* WHAT THE EXERCISE ASKS: Reproduce exactly the lines below from the one containing "Recreate this object" through the one containing "floor_r = 3; // [1:0.5:4]", including both, and nothing else.

== RECORDS SUPPLIED

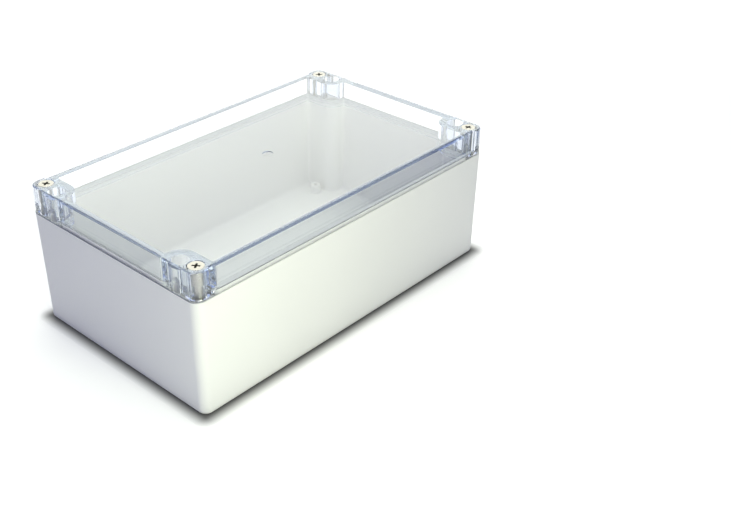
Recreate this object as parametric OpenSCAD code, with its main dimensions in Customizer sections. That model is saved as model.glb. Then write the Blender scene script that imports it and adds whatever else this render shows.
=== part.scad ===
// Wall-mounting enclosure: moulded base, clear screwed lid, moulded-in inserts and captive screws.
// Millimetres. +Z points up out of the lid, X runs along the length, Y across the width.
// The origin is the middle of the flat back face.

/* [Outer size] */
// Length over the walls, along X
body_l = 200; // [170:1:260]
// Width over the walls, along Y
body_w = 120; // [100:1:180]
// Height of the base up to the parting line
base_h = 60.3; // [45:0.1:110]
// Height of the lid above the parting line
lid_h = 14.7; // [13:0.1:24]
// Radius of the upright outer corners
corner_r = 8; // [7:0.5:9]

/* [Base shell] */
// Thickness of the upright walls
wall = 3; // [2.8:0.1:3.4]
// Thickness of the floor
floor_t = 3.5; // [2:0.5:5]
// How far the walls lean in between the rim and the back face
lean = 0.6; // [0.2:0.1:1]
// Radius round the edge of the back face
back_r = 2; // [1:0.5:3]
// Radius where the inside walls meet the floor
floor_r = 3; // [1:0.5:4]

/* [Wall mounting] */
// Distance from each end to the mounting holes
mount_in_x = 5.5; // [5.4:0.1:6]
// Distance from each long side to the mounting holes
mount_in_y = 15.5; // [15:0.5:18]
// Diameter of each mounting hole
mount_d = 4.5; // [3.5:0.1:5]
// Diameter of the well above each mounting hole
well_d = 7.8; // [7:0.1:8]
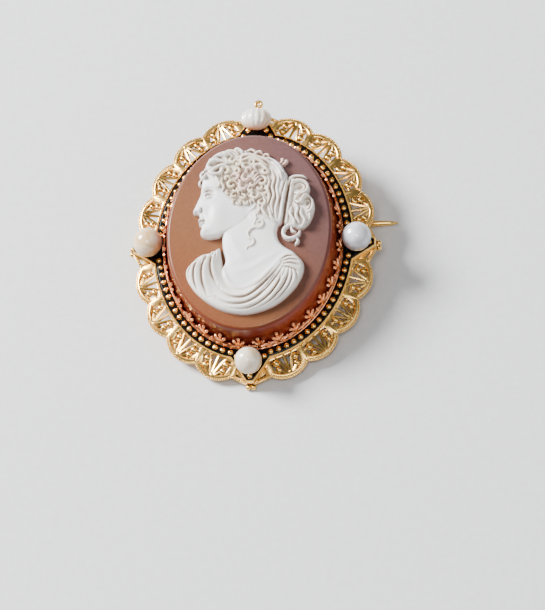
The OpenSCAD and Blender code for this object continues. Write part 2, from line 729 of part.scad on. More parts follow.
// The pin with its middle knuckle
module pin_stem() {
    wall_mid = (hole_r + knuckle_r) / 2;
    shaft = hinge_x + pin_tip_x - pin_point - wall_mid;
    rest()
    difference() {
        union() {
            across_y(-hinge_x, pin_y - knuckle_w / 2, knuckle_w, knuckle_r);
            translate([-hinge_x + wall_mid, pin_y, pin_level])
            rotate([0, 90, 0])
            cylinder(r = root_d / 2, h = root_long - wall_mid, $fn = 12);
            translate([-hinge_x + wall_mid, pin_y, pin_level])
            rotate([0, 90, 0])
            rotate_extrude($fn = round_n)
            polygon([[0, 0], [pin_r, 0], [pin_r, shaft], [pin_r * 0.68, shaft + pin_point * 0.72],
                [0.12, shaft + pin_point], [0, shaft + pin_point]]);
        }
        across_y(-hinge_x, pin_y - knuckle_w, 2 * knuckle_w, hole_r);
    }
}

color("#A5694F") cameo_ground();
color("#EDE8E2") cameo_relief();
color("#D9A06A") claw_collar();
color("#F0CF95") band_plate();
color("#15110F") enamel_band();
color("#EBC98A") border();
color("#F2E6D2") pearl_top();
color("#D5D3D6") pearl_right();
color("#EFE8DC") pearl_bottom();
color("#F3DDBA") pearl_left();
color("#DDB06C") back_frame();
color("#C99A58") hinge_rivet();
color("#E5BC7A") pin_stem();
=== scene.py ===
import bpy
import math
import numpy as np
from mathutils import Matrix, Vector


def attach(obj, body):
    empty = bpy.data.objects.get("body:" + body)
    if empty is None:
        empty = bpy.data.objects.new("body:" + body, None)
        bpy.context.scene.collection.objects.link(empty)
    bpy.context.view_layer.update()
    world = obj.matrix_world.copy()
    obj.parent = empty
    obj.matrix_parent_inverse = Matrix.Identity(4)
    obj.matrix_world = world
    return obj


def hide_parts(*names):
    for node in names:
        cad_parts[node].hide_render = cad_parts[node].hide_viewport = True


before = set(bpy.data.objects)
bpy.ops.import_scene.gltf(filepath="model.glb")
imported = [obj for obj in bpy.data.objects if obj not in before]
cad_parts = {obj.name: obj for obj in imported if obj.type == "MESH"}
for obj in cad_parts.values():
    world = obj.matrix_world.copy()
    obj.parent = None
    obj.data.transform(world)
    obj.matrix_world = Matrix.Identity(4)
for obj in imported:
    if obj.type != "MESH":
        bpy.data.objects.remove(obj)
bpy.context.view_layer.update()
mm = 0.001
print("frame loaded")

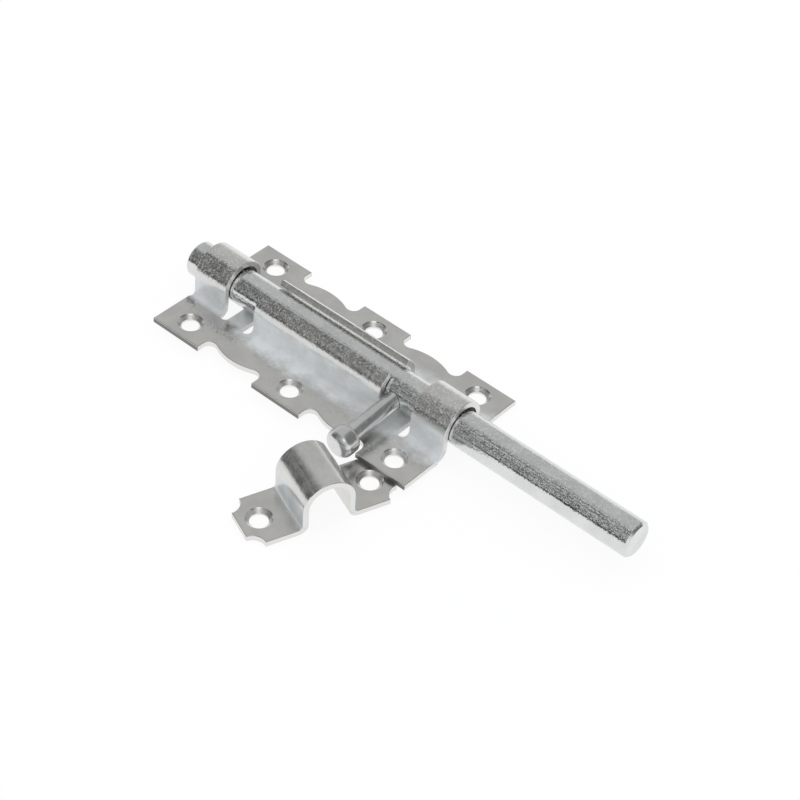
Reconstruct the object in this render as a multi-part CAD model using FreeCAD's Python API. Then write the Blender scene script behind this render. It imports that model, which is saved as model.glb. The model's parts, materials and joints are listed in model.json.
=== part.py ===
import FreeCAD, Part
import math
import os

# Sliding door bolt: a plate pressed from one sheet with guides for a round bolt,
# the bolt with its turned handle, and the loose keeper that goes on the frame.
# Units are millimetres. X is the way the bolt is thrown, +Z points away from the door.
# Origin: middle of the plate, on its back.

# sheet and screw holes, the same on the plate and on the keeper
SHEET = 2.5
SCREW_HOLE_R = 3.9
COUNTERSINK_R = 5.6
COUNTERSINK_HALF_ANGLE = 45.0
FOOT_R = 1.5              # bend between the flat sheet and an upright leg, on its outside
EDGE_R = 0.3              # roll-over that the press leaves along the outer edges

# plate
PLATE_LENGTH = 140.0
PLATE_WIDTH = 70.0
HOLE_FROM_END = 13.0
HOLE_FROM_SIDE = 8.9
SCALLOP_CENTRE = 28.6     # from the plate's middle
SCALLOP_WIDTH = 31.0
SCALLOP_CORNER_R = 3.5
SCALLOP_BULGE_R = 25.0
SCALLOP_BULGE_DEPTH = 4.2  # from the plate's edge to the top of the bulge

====
== RECORDS SUPPLIED

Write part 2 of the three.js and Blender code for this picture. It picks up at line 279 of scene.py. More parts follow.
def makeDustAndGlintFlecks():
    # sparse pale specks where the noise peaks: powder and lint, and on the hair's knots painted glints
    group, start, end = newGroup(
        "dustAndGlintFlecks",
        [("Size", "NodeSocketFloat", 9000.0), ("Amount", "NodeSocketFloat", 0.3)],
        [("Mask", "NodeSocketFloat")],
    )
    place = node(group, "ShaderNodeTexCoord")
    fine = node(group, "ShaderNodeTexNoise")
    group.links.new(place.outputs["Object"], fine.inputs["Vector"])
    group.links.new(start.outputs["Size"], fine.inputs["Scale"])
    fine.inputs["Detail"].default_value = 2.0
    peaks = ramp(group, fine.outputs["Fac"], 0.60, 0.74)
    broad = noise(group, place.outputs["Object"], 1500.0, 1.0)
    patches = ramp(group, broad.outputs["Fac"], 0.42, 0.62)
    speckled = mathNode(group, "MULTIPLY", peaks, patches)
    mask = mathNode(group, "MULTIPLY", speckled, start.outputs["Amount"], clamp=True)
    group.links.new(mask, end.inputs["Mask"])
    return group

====

* REPLY:
Recreate this object as parametric OpenSCAD code, with its main dimensions in Customizer sections. That model is saved as model.glb. Then write the Blender scene script that imports it and adds whatever else this render shows.
=== part.scad ===
// Wall-mounting enclosure: moulded base, clear screwed lid, moulded-in inserts and captive screws.
// Millimetres. +Z points up out of the lid, X runs along the length, Y across the width.
// The origin is the middle of the flat back face.

/* [Outer size] */
// Length over the walls, along X
body_l = 200; // [170:1:260]
// Width over the walls, along Y
body_w = 120; // [100:1:180]
// Height of the base up to the parting line
base_h = 60.3; // [45:0.1:110]
// Height of the lid above the parting line
lid_h = 14.7; // [13:0.1:24]
// Radius of the upright outer corners
corner_r = 8; // [7:0.5:9]

/* [Base shell] */
// Thickness of the upright walls
wall = 3; // [2.8:0.1:3.4]
// Thickness of the floor
floor_t = 3.5; // [2:0.5:5]
// How far the walls lean in between the rim and the back face
lean = 0.6; // [0.2:0.1:1]
// Radius round the edge of the back face
back_r = 2; // [1:0.5:3]
// Radius where the inside walls meet the floor
floor_r = 3; // [1:0.5:4]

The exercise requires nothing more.